De Minister voor V & I zal samen met de Minister van SZW in de komende jaren zich inzetten voor structurele verankering van de geboekte vooruitgang en specifieke aandacht voor het bestrijden van de werkloosheid onder allochtone jongeren en de achterblijvende arbeidsparticipatie van allochtone vrouwen. Daarbij hebben gemeenten, sociale partners en de (organisaties van) etnische minderheden een belangrijke verantwoordelijkheid. In het najaar zal een kabinetsstandpunt over de wet SAMEN worden uitgebracht.
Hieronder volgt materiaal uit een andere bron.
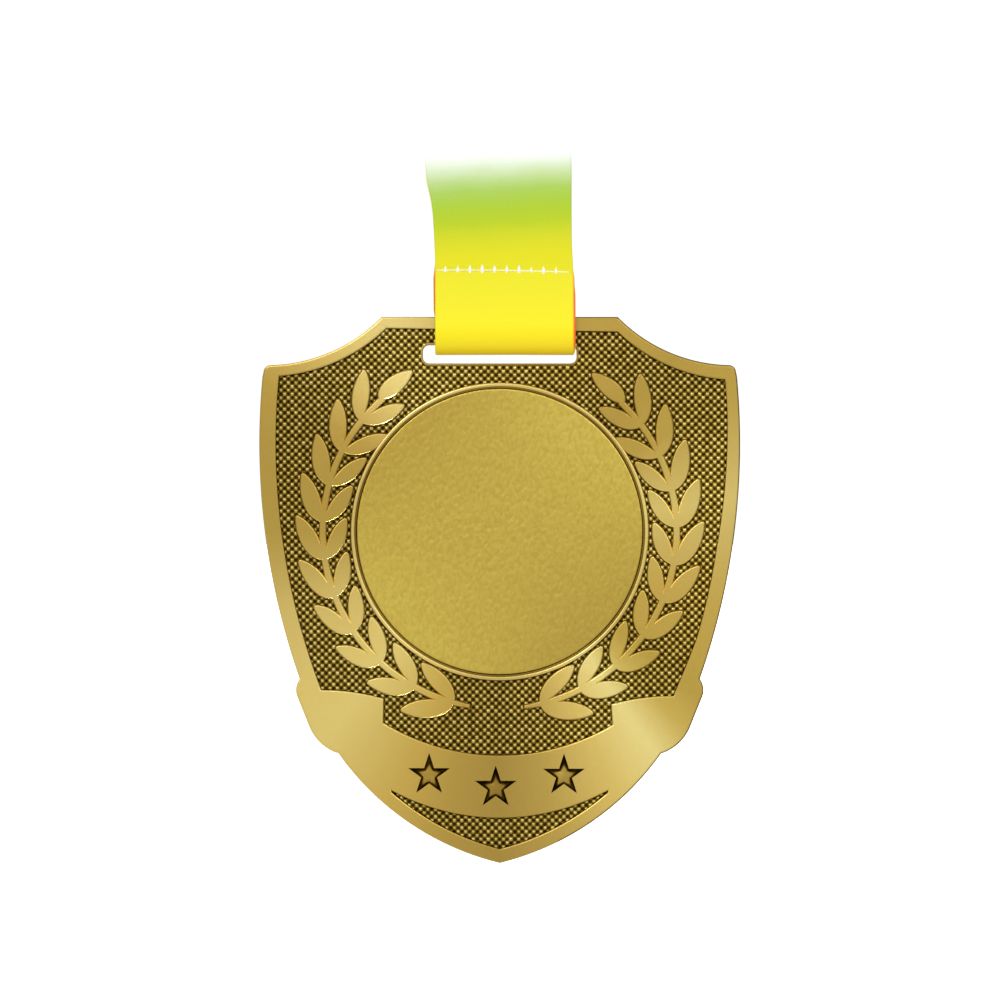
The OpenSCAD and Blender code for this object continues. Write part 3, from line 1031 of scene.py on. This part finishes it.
# Left and right edge of the strip, by its distance from the fold: up the front, and up the back
FRONT_EDGES = [(0, -11.1, 12.8), (3, -11.1, 13.1), (13, -11.1, 13.05), (18, -11.1, 12.65),
               (22, -11.25, 12.45), (27, -11.5, 12.4), (29.6, -11.8, 12.4), (31.4, -12.2, 12.4),
               (33.3, -12.6, 12.4), (36, -12.85, 12.4), (46, -12.6, 12.3)]
BACK_EDGES = [(0, -11.1, 12.8), (8, -11.1, 13.1), (10, -11.4, 13.1), (16, -11.45, 12.9),
              (19, -11.1, 12.5), (27, -11.5, 12.3), (29.6, -11.95, 12.3), (31.4, -12.4, 12.3),
              (33.3, -12.8, 12.3), (36, -13, 12.3), (46, -12.7, 12.3)]
HANK_EDGES = (62, -10.8, 12.2)


def drift(s):
    """Left and right edge of the strip at a distance from its fold."""
    keys = (FRONT_EDGES if s > 0 else BACK_EDGES) + [HANK_EDGES]
    here = abs(s)
    for low, high in zip(keys, keys[1:]):
        if here < high[0]:
            t = (here - low[0]) / (high[0] - low[0])
            return low[1] + (high[1] - low[1]) * t, low[2] + (high[2] - low[2]) * t
    sway = 0.12 * noise.noise(Vector((here * 0.035, 0, 9)))
    return HANK_EDGES[1] + sway, HANK_EDGES[2] + sway


neck, strip_length = neck_ribbon()


def tube(path, radii):
    """Points and faces of a round thread along a path of points in millimetres."""
    sides = 10
    points = []
    for p, radius, slope in zip(path, radii, slopes(path)):
        ahead = Vector(slope)
        side = ahead.cross(Vector((0, 1, 0))).normalized()
        up = side.cross(ahead)
        for k in range(sides):
            t = 2 * math.pi * k / sides
            q = Vector(p) + side * radius * math.cos(t) + up * radius * math.sin(t)
            points.append(tuple(q * MM))
    return points, swept(len(path), sides, False)


def threads(name, runs):
    """One piece from thread runs, each with its own list of radii."""
    points, faces = [], []
    for path, radii in runs:
        p, f = tube(path, radii)
        faces += [tuple(i + len(points) for i in face) for face in f]
        points += p
    return solid(name, points, faces, THREAD, "ribbon")


def stitch_run(x0, x1, y, z0, z1, lift, radius):
    """One thread length from hole to hole, dipping into the cloth at both ends."""
    path = []
    for i in range(9):
        t = i / 8
        rise = math.sin(math.pi * t) ** 0.6 if 0 < t < 1 else 0
        path.append((x0 + (x1 - x0) * t, y + lift * rise, z0 + (z1 - z0) * t))
    return path, [0.45 * radius] + [radius] * 7 + [0.45 * radius]


def loop_stitching():
    """The row that closes the loop over the shield: threads on both faces, and a knot at each hole."""
    runs = []
    ends = [-11] + stitch_spots() + [12.2]
    knot = [(-0.95, 0.04), (-0.66, 0.14), (-0.34, 0.28), (0, 0.36), (0.34, 0.28), (0.66, 0.14),
            (0.95, 0.04)]
    for side in (-1, 1):
        y = BAR_C[0] + side * (DOUBLE / 2 - 0.04)
        for a, b in zip(ends, ends[1:]):
            runs.append(stitch_run(a, b, y, row_height(a), row_height(b), side * 0.13, 0.09))
        for a in stitch_spots():
            size = random.uniform(0.75, 1.05)
            runs.append(([(a, y + side * 0.1, row_height(a) + dz * size) for dz, _ in knot],
                         [radius * size for _, radius in knot]))
    return threads("loop_thread", runs)


def neck_stitching():
    """Two rows that close the neck ribbon, on the back of the hank."""
    low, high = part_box("neck_stitching")
    y = HANK_HIGH[1] / MM - 0.2
    middle = (HANK_EDGES[1] + HANK_EDGES[2]) / 2
    runs = []
    for z in (high[2] / MM - 0.2, low[2] / MM + 0.2):
        for i in range(NECK_STITCHES):
            x = middle + (i - (NECK_STITCHES - 1) / 2) * NECK_STEP
            runs.append(stitch_run(x - NECK_HALF, x + NECK_HALF, y - 0.05, z, z, 0.2, 0.15))
    return threads("neck_thread", runs)


def hank_band():
    """A flat elastic band round the hank, with soft corners."""
    low, high = (Vector(p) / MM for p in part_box("hank_band"))
    (_, cy, cz), (_, hy, hz) = (low + high) / 2, (high - low) / 2
    cx, hx = (HANK_EDGES[1] + HANK_EDGES[2]) / 2, (HANK_EDGES[2] - HANK_EDGES[1]) / 2 + 0.3
    corner = 1.3
    outline = []
    for sx, sy, start in ((1, 1, 0), (-1, 1, 90), (-1, -1, 180), (1, -1, 270)):
        outline += arc((cx + sx * (hx - corner), cy + sy * (hy - corner)), corner, start, start + 90, 8)
    dense = []
    for a, b in zip(outline, outline[1:] + outline[:1]):
        dense += line(a, b, 1.0)[:-1] if math.dist(a, b) > 1.2 else [a]
    outline = turned(dense, True)
    profile = [(0.55, -hz + 0.1), (0.2, -hz), (0.05, -hz + 0.12), (0.0, -hz + 0.5), (0.03, 0),
               (0.0, hz - 0.5), (0.05, hz - 0.12), (0.2, hz), (0.55, hz - 0.1)]
    points = []
    for distance, dz in profile:
        points += [(x * MM, y * MM, (cz + dz) * MM) for x, y in inset(outline, distance)]
    faces = swept(len(profile), len(outline), True)
    return solid("elastic_band", points, faces, ELASTIC, "ribbon", 50)


body_piece = casting_body()
lip_piece = slot_lip()
left_branch = laurel("laurel_left", -1, 0)
right_branch = laurel("laurel_right", 1, BRANCH_TURN)
ring_piece = bezel_ring()
ground_piece = knurled_ground()
disc_piece = centre_disc()
loop_thread = loop_stitching()
neck_thread = neck_stitching()
band_piece = hank_band()

for piece in (body_piece, lip_piece, left_branch, right_branch, ring_piece, ground_piece):
    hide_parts("shield_casting")
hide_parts("centre_disc")
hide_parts("ribbon_loop", "ribbon_turn", "ribbon_hank")
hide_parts("loop_stitching")
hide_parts("neck_stitching")
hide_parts("hank_band")

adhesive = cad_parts["disc_adhesive"]
adhesive.data.materials.clear()
adhesive.data.materials.append(ADHESIVE)


# ---- stage

FLOOR_Z = -0.16
AIM = (0, 0, -0.06)
GLINT_AIM = (-0.023, SHIELD_LOW[1], -0.037)
# The room's brightness at eye level and straight up or down, and its share on each side
ROOM_LEVEL, ROOM_ENDS = 0.63, 1.05
ROOM_LEFT, ROOM_RIGHT = 1.1, 0.9


def studio():
    """White all round for the camera; for the light, a grey room with a pale ceiling and floor."""
    scene = bpy.context.scene
    scene.view_settings.view_transform = "Standard"
    world = Nodes(bpy.data.worlds.new("studio"), "Background")
    seen = world.node("ShaderNodeLightPath").outputs["Is Camera Ray"]
    x, _, z = world.xyz(world.node("ShaderNodeTexCoord").outputs["Generated"])
    ends = world.spread(world.math("ABSOLUTE", z), 0, 1, ROOM_LEVEL, ROOM_ENDS)
    room = world.math("MULTIPLY", ends, world.spread(x, -1, 1, ROOM_LEFT, ROOM_RIGHT))
    world.set(Color=world.mix(seen, room, (1.05, 1.05, 1.05, 1)))
    scene.world = world.owner
    bpy.ops.mesh.primitive_plane_add(size=40, location=(0, 0, FLOOR_Z))
    floor = bpy.context.object
    floor.name = "floor"
    floor.visible_diffuse = False
    floor.visible_glossy = False
    floor.visible_shadow = False
    paint = new_material("floor_paint")
    paint.set(Base_Color=(0.95, 0.95, 0.95, 1), Roughness=0.9, Specular_IOR_Level=0.1,
              Emission_Color=(1, 1, 1, 1), Emission_Strength=0.9)
    floor.data.materials.append(paint.owner)


def lamp(name, kind, power, aim, round_face, off_axis, distance):
    """A light aimed at a point, by its angle round the face and its angle from straight ahead."""
    data = bpy.data.lights.new(name, kind)
    data.energy = power
    a, b = math.radians(round_face), math.radians(off_axis)
    away = Vector((math.sin(b) * math.cos(a), -math.cos(b), math.sin(b) * math.sin(a)))
    o = bpy.data.objects.new(name, data)
    o.location = Vector(aim) + away * distance
    o.rotation_euler = (-away).to_track_quat("-Z", "Y").to_euler()
    bpy.context.scene.collection.objects.link(o)
    return o


def softboxes():
    """Two square lights above the medal, the stronger one at the upper left."""
    for name, round_face, power in (("key", 125, 3.0), ("fill", 45, 2.0)):
        lamp(name, "AREA", power, AIM, round_face, 38, 1.1).data.size = 0.4


def glint():
    """A low light from the lower right that only picks out the edges of the upper left leaves."""
    o = lamp("glint", "SPOT", 18, GLINT_AIM, -68, 78, 0.2)
    o.data.spot_size = math.radians(7)
    o.data.spot_blend = 1.0
    o.data.color = (0.6, 0.72, 1.0)
    o.data.shadow_soft_size = 0.02
    o.visible_camera = False
    leaves = bpy.data.collections.new("glint_receivers")
    leaves.objects.link(left_branch)
    o.light_linking.receiver_collection = leaves


def camera():
    """A long lens straight in front of the medal, level with the middle of the picture."""
    distance, view_width = 1.6, 0.1742
    data = bpy.data.cameras.new("camera")
    data.sensor_width = 36
    data.lens = 36 * distance / view_width
    data.clip_end = 50
    o = bpy.data.objects.new("camera", data)
    o.location = (0.00005, SHIELD_LOW[1] - distance, -0.055)
    o.rotation_euler = (math.radians(90), 0, 0)
    bpy.context.scene.collection.objects.link(o)
    bpy.context.scene.camera = o


studio()
softboxes()
glint()
camera()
Voorts zal de Minister voor V & I samen met de Minister van EZ de bedrijvigheid onder etnische minderheden verder stimuleren en met behulp van de Monitor Etnisch Ondernemerschap volgen.
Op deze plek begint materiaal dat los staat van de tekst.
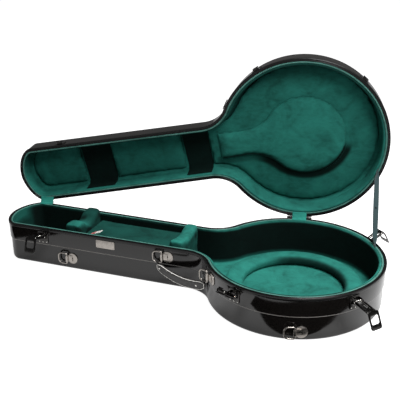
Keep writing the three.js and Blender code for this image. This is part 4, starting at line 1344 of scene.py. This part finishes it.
def crossForm(tree, radius, height):
    wide = productOf(tree, radius, fastenerLook["crossLong"])
    thin = productOf(tree, radius, fastenerLook["crossThin"])
    lifted = vectorOf(tree, 0.0, 0.0, height)
    bars = nodeOf(tree, "GeometryNodeJoinGeometry")
    for size in (vectorOf(tree, wide, thin, height), vectorOf(tree, thin, wide, height)):
        bar = nodeOf(tree, "GeometryNodeMeshCube", [("Size", size)])
        tree.links.new(bar.outputs["Mesh"], bars.inputs[0])
    cut = nodeOf(tree, "GeometryNodeTransform", [("Geometry", bars.outputs[0]), ("Translation", lifted)])
    links = [("Mesh 1", domeForm(tree, radius, height)), ("Mesh 2", cut.outputs[0])]
    return nodeOf(tree, "GeometryNodeMeshBoolean", links, operation="DIFFERENCE").outputs["Mesh"]


def stitchForm(tree, radius, height):
    size = vectorOf(tree, radius, productOf(tree, radius, fastenerLook["stitchThin"]), height)
    return ballForm(tree, fastenerLook["stitchSegments"], fastenerLook["stitchRings"], size)


def repeatTree(kind, form):
    tree, ids = newTree(kind + "Rows", [
        ("Geometry", "NodeSocketGeometry"), ("Radius", "NodeSocketFloat"), ("Height", "NodeSocketFloat"),
        ("Material", "NodeSocketMaterial"),
    ])
    given = nodeOf(tree, "NodeGroupInput")
    shape = form(tree, given.outputs["Radius"], given.outputs["Height"])
    points = nodeOf(tree, "GeometryNodeMeshToPoints", [("Mesh", given.outputs["Geometry"])])
    kindOf = {"data_type": "FLOAT_VECTOR"}
    facing, run = (
        nodeOf(tree, "GeometryNodeInputNamedAttribute", [("Name", label)], **kindOf).outputs[0]
        for label in ("facing", "run")
    )
    upright = nodeOf(tree, "FunctionNodeAlignRotationToVector", [("Vector", facing)], axis="Z")
    links = [("Rotation", upright.outputs["Rotation"]), ("Vector", run)]
    turned = nodeOf(tree, "FunctionNodeAlignRotationToVector", links, axis="X", pivot_axis="Z")
    copies = nodeOf(tree, "GeometryNodeInstanceOnPoints", [
        ("Points", points.outputs[0]), ("Instance", shape), ("Rotation", turned.outputs["Rotation"]),
    ])
    real = nodeOf(tree, "GeometryNodeRealizeInstances", [("Geometry", copies.outputs["Instances"])])
    coloured = nodeOf(tree, "GeometryNodeSetMaterial", [
        ("Geometry", real.outputs[0]), ("Material", given.outputs["Material"]),
    ])
    nodeOf(tree, "NodeGroupOutput", [(0, coloured.outputs[0])])
    return tree, ids


trees = {
    "rivet": repeatTree("rivet", domeForm),
    "screw": repeatTree("screw", crossForm),
    "stitch": repeatTree("stitch", stitchForm),
}


def repeats(name, kind, rows, size, finish, body):
    radius, height = fastenerLook[size]
    mesh = bpy.data.meshes.new(name)
    mesh.from_pydata([Vector(place) * mm for place, facing, run in rows], [], [])
    for label, column in (("facing", 1), ("run", 2)):
        field = mesh.attributes.new(label, "FLOAT_VECTOR", "POINT")
        for item, row in zip(field.data, rows):
            item.vector = row[column]
    obj = addObject(name, mesh, finish)
    tree, ids = trees[kind]
    modifier = obj.modifiers.new("rows", "NODES")
    modifier.node_group = tree
    modifier[ids["Radius"]] = radius * mm
    modifier[ids["Height"]] = height * mm
    modifier[ids["Material"]] = finishes[finish]
    bakeModifiers(obj)
    for polygon in obj.data.polygons:
        polygon.use_smooth = kind != "screw"
    settle(obj, body, finish)
    return obj


def inFrame(matrix, place, facing, run):
    turn = matrix.to_3x3()
    return matrix @ Vector(place), turn @ Vector(facing), turn @ Vector(run)


outward = (0, 1, 0)
level = (1, 0, 0)
upward = (0, 0, 1)
cornerWise = (0.8, 0, 0.6)


def rowsOn(matrix, places, run=cornerWise):
    return [inFrame(matrix, place, outward, run) for place in places]


def pairOn(matrix, half, high=0):
    return [inFrame(matrix, (side * half, high, 0), (side, 0, 0), upward) for side in (-1, 1)]


# Places in the wall's frame, and for the hinges along the case, round it, out of it and up

screwPlaces = {
    "plate": ((-9.8, 0.4, 64.6), (9.8, 0.4, 64.6), (0, 0.6, 64)),
    "keeper": ((-7, -0.75, 125.4), (7, -0.75, 125.4)),
    "ring": ((0, 0.9, 0),),
    "badge": ((-21, 1.3, -7.4), (-21, 1.3, 7.4), (21, 1.3, -7.4), (21, 1.3, 7.4)),
    "guard": ((-8, 2.6, 0), (8, 2.6, 0)),
    "hingeNeckX": -678.5,
    "hingeBodyAzimuth": 100.78,
    "hingeSpread": {"neck": 8, "body": 21},
    "hingeOut": 1.6,
    "hingeHigh": {"base": 86, "lid": 114},
}
for name, place in latchPlaces.items():
    wall = place["frame"]
    armPair = pairOn(armMatrix(place), latchLook["armEnd"], latchLook["arm"])
    repeats("plateRivets_" + name, "rivet", rowsOn(wall, screwPlaces["plate"], level), "plate",
            "bright_nickel", "base")
    repeats("pivotRivets_" + name, "rivet", pairOn(pivotMatrix(place), latchLook["earEnd"]), "pivot",
            "bright_nickel", "base")
    repeats("armRivets_" + name, "rivet", armPair, "arm", "bright_nickel", "arm_" + name)
    repeats("keeperScrews_" + name, "screw", rowsOn(lidMatrix @ wall, screwPlaces["keeper"]), "keeper",
            "nickel", "lid")

for name, place in ringPlaces.items():
    repeats("ringScrew_" + name, "screw", rowsOn(place["frame"], screwPlaces["ring"]), "ring",
            "black_screw", "base")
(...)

Leefsituatie in concentratiewijken

De Minister voor V & I zal samen met de Minister van VROM, BZK en andere betrokken bewindslieden een plan van aanpak over de vermindering van de eenzijdigheid in de samenstelling van de wijkbevolking en verbetering van de leefkwaliteit van concentratiewijken opstellen. Terzake zal in dit parlementaire jaar in een nota worden uitgebracht.

Positie van vrouwen uit de minderheden

De Minister voor V & I zal samen met de Minister van SZW een plan van aanpak «emancipatie en integratie» in december 2003 aan de Tweede Kamer voorleggen.

Antidiscriminatiebeleid

Op de agenda staat bijstelling van anti-discriminatiewetgeving in lijn met de uitvoering van de EU richtlijnen, vergroting van structurele samenwerking tussen de diverse anti-discriminatie-organisaties middels fusies van organisaties alsmede uitvoering van een Nationaal Actieprogramma tegen Racisme en Discriminatie.

Bewustwording van de moslimgemeenschap

De Minister voor V & I zal met de Ministers van BZK, VWS, OCW en Justitie de komende jaren overleggen over versterking van de integratie van de moslimgemeenschap.

Internationaal

De Minister voor V & I zal met de Ministers van BZ en SZW de komende jaren tijdens het Nederlandse voorzitterschap inzetten op de Europese samenwerking bij het integratiebeleid. In de tweede helft van 2004 zal in een te organiseren interministeriële conferentie de afstemming van een Europees integratiebeleid aan de orde komen.

SLOT

De Minister voor V & I zal met alle betrokken Ministers, gemeenten en andere relevante actoren de komende kabinetsperiode overeenkomstig hetgeen in deze beleidsbrief is aangegeven werk maken van de ontwikkeling en uitvoering van het integratiebeleid.